■ What you should do
For this exercise, write out exactly, and only, the lines running from the line that contains "for name, piece" through the line that contains "for node in".

■ Material provided
## begin
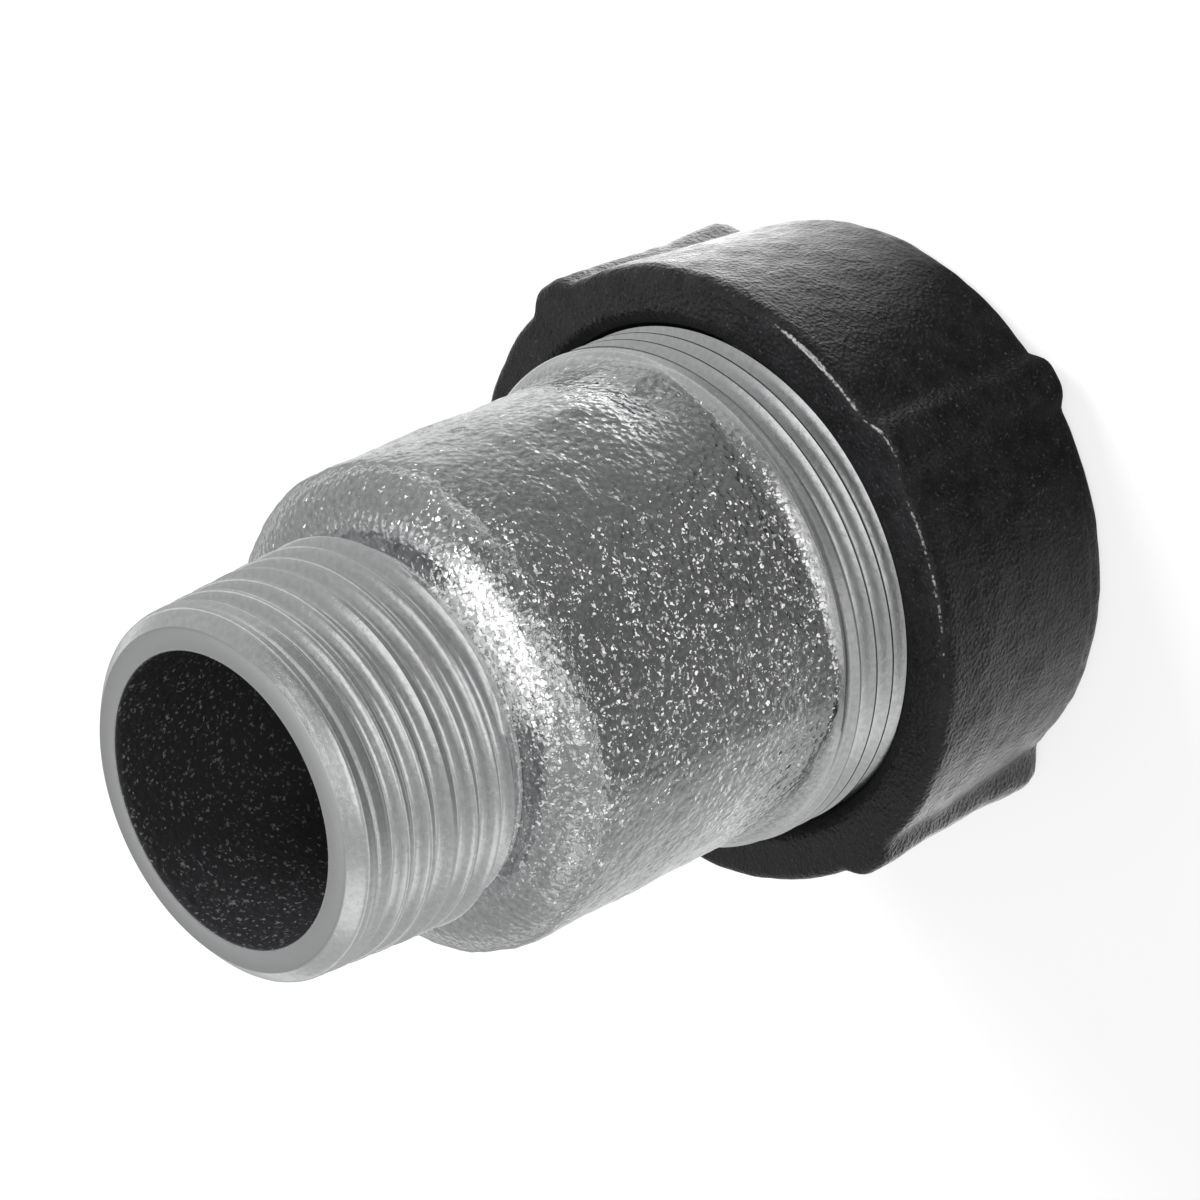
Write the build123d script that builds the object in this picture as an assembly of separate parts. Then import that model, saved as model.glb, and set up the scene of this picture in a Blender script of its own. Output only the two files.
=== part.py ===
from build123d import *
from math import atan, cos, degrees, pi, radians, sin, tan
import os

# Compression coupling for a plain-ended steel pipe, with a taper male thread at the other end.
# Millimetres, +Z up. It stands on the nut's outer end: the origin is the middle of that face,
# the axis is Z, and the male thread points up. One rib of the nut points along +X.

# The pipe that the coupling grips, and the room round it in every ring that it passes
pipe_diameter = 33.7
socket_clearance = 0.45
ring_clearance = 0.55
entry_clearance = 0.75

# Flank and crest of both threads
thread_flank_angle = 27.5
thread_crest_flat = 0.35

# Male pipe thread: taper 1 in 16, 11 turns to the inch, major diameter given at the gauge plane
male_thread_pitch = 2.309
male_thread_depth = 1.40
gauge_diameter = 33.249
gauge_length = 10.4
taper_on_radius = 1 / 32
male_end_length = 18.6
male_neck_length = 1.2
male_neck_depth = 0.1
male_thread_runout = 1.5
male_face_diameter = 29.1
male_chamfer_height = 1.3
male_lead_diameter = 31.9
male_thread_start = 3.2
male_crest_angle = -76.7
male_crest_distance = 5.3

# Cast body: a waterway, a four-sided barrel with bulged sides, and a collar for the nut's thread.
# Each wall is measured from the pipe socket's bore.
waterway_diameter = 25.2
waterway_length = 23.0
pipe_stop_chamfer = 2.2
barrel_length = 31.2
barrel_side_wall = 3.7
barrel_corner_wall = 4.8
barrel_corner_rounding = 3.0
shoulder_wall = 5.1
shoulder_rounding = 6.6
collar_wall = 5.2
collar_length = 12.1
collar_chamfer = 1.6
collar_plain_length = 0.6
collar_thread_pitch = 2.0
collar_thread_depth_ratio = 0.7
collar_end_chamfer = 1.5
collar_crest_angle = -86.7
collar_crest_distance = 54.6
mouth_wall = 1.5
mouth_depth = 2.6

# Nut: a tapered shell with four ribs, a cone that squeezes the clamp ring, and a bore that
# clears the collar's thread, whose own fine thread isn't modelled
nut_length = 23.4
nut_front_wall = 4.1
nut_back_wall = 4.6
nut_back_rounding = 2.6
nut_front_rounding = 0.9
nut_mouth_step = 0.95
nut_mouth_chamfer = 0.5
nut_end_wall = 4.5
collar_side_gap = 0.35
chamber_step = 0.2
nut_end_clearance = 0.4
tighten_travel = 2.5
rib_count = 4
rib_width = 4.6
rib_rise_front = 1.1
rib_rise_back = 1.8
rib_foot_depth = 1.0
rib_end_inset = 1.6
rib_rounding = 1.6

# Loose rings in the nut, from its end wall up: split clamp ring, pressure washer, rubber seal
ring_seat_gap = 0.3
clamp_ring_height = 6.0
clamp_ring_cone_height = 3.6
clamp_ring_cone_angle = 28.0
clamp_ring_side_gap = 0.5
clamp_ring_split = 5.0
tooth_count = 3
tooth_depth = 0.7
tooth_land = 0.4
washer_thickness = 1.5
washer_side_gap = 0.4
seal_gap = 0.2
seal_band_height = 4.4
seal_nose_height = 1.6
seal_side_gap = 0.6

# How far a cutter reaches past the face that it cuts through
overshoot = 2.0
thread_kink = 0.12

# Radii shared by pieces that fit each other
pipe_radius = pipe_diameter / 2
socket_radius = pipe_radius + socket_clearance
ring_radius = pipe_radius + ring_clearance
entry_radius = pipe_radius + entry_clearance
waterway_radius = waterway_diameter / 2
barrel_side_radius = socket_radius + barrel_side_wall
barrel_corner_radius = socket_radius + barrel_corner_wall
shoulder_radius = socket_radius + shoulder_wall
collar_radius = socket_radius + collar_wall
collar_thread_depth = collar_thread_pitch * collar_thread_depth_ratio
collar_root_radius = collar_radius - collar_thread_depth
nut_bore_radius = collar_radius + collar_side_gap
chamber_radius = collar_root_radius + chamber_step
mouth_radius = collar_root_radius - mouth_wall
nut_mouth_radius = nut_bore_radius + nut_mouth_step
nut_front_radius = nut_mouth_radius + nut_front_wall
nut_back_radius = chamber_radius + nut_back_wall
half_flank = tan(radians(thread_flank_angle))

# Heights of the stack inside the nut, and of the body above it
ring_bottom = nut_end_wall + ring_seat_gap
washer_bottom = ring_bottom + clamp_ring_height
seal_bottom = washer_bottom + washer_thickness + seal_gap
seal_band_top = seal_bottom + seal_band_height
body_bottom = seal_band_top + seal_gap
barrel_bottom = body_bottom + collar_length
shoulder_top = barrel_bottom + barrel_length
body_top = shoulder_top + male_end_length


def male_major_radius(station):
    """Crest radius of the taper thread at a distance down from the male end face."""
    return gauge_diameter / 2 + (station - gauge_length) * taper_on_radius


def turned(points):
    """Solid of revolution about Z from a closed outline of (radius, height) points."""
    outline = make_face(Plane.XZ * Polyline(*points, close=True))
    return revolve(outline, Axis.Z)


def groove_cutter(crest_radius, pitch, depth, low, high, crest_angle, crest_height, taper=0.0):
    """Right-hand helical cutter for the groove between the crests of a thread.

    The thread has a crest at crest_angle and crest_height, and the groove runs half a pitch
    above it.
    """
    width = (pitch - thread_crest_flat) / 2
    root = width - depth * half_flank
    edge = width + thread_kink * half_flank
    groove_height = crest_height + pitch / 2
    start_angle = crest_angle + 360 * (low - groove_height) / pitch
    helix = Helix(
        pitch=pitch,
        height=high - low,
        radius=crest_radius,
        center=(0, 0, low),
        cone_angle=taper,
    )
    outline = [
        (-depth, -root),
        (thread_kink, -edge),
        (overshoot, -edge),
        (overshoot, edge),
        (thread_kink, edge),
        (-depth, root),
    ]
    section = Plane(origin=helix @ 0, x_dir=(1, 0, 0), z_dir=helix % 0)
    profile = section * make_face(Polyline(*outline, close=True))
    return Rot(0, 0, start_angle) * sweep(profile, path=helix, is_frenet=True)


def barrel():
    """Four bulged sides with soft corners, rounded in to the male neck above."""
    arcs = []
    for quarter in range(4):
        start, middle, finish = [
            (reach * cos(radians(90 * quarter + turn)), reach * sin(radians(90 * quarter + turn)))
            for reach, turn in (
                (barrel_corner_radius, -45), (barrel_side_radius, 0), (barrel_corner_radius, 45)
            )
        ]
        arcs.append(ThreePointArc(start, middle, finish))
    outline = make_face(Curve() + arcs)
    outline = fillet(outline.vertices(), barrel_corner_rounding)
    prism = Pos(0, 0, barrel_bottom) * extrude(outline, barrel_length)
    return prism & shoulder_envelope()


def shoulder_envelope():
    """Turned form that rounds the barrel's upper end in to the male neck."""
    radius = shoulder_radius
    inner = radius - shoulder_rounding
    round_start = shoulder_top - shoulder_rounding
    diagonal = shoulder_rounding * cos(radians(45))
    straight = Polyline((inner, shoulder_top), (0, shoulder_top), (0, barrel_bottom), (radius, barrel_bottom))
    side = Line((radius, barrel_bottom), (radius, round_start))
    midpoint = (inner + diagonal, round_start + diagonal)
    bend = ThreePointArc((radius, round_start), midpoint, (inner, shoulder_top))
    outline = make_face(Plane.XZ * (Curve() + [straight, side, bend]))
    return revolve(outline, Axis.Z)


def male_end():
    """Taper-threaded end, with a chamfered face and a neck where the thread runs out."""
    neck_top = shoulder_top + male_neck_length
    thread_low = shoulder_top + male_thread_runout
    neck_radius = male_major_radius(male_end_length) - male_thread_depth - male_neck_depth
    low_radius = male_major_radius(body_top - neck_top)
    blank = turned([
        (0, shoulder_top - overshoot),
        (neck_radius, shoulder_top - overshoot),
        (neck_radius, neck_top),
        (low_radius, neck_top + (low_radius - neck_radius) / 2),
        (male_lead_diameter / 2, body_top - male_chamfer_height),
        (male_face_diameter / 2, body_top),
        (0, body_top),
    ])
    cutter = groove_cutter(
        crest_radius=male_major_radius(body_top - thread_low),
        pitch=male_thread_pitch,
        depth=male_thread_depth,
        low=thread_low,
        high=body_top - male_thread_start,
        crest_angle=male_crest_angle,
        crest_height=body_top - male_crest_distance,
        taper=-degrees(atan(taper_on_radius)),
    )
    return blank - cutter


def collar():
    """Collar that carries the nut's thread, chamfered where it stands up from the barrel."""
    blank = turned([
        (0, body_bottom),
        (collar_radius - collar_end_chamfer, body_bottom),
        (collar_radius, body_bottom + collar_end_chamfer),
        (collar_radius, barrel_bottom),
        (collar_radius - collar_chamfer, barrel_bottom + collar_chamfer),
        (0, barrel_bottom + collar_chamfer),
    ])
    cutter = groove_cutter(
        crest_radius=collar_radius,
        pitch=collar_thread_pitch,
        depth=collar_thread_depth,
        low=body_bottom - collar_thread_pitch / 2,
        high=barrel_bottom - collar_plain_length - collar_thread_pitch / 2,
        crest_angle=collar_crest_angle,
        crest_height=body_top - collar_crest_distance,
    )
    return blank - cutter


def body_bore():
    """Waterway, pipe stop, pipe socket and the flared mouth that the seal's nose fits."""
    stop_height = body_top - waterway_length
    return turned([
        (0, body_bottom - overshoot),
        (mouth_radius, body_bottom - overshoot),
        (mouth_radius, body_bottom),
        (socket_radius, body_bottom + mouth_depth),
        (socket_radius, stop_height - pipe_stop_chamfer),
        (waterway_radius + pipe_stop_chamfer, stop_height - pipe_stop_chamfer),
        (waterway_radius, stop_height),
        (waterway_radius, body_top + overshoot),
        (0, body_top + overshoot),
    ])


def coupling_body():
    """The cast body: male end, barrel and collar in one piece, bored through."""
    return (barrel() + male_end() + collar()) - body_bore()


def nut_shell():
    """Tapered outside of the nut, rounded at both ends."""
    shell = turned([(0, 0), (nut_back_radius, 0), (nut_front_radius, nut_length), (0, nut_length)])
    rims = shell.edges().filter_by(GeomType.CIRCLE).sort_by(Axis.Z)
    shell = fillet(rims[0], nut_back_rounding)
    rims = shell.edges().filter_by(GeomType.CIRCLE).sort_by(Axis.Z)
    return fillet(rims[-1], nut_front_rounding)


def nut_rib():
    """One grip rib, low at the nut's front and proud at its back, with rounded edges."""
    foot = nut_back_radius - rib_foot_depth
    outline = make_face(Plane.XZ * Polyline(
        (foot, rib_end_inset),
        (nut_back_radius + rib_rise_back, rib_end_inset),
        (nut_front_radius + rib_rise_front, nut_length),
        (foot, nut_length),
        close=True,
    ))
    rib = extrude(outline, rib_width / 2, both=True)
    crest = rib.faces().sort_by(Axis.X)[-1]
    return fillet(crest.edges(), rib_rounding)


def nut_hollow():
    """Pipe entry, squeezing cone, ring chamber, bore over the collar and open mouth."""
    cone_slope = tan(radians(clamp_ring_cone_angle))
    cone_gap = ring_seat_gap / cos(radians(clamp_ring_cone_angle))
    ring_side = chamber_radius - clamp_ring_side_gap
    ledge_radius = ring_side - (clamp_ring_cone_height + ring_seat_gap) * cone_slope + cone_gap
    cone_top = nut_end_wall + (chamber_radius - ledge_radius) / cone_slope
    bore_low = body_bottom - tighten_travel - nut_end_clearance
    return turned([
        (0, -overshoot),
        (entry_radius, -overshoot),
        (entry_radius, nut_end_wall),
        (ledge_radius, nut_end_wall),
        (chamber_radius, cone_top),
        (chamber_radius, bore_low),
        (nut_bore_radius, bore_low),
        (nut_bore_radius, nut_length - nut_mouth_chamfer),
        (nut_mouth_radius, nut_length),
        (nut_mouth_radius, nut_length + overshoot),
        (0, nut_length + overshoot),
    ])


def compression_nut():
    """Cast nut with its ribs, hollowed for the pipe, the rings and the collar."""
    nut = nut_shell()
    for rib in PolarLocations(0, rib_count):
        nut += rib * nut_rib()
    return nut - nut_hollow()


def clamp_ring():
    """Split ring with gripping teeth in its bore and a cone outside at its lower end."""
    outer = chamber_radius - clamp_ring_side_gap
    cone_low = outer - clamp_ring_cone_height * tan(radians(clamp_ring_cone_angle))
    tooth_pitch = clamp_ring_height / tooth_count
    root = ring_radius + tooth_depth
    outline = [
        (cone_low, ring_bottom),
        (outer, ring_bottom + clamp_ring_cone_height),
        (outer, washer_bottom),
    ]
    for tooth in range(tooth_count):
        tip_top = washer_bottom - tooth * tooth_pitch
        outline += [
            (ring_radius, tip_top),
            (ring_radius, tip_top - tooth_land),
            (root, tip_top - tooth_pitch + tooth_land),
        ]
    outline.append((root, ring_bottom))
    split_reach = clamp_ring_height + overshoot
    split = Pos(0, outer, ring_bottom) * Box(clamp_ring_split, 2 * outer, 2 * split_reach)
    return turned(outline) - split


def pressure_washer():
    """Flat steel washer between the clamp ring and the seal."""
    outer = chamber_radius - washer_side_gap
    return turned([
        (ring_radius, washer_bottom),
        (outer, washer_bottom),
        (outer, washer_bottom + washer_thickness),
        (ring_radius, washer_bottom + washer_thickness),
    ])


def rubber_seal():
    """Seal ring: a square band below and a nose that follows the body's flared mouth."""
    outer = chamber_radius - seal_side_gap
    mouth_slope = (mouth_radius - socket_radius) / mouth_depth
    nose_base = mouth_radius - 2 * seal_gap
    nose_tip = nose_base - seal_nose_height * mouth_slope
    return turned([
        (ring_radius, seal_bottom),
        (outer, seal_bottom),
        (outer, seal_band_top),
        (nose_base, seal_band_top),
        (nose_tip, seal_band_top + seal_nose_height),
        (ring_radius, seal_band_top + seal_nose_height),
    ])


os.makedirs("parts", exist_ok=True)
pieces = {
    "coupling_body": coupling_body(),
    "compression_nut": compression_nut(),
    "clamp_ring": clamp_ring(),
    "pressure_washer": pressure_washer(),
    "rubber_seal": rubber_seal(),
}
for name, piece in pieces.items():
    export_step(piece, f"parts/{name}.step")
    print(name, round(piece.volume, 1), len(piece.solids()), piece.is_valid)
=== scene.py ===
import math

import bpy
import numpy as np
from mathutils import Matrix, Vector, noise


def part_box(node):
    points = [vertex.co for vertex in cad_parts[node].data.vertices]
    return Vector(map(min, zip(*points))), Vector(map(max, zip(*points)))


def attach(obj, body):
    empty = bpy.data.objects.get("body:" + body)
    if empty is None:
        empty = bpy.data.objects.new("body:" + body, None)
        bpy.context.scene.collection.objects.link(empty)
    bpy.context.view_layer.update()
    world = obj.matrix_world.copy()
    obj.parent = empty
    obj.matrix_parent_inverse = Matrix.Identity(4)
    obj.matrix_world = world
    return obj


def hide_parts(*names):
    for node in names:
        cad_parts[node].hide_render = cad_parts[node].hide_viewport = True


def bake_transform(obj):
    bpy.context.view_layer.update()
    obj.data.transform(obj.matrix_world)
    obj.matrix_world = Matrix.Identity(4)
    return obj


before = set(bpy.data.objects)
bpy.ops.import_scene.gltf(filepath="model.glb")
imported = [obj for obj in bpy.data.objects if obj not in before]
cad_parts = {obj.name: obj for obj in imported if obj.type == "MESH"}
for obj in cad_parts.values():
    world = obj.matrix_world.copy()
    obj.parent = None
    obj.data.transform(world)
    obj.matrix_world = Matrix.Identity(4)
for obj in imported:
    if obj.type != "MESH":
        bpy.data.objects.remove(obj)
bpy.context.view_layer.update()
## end
■ Response to this task
for name, piece in pieces.items():
    export_step(piece, f"parts/{name}.step")
    print(name, round(piece.volume, 1), len(piece.solids()), piece.is_valid)
=== scene.py ===
import math

import bpy
import numpy as np
from mathutils import Matrix, Vector, noise


def part_box(node):
    points = [vertex.co for vertex in cad_parts[node].data.vertices]
    return Vector(map(min, zip(*points))), Vector(map(max, zip(*points)))


def attach(obj, body):
    empty = bpy.data.objects.get("body:" + body)
    if empty is None:
        empty = bpy.data.objects.new("body:" + body, None)
        bpy.context.scene.collection.objects.link(empty)
    bpy.context.view_layer.update()
    world = obj.matrix_world.copy()
    obj.parent = empty
    obj.matrix_parent_inverse = Matrix.Identity(4)
    obj.matrix_world = world
    return obj


def hide_parts(*names):
    for node in names:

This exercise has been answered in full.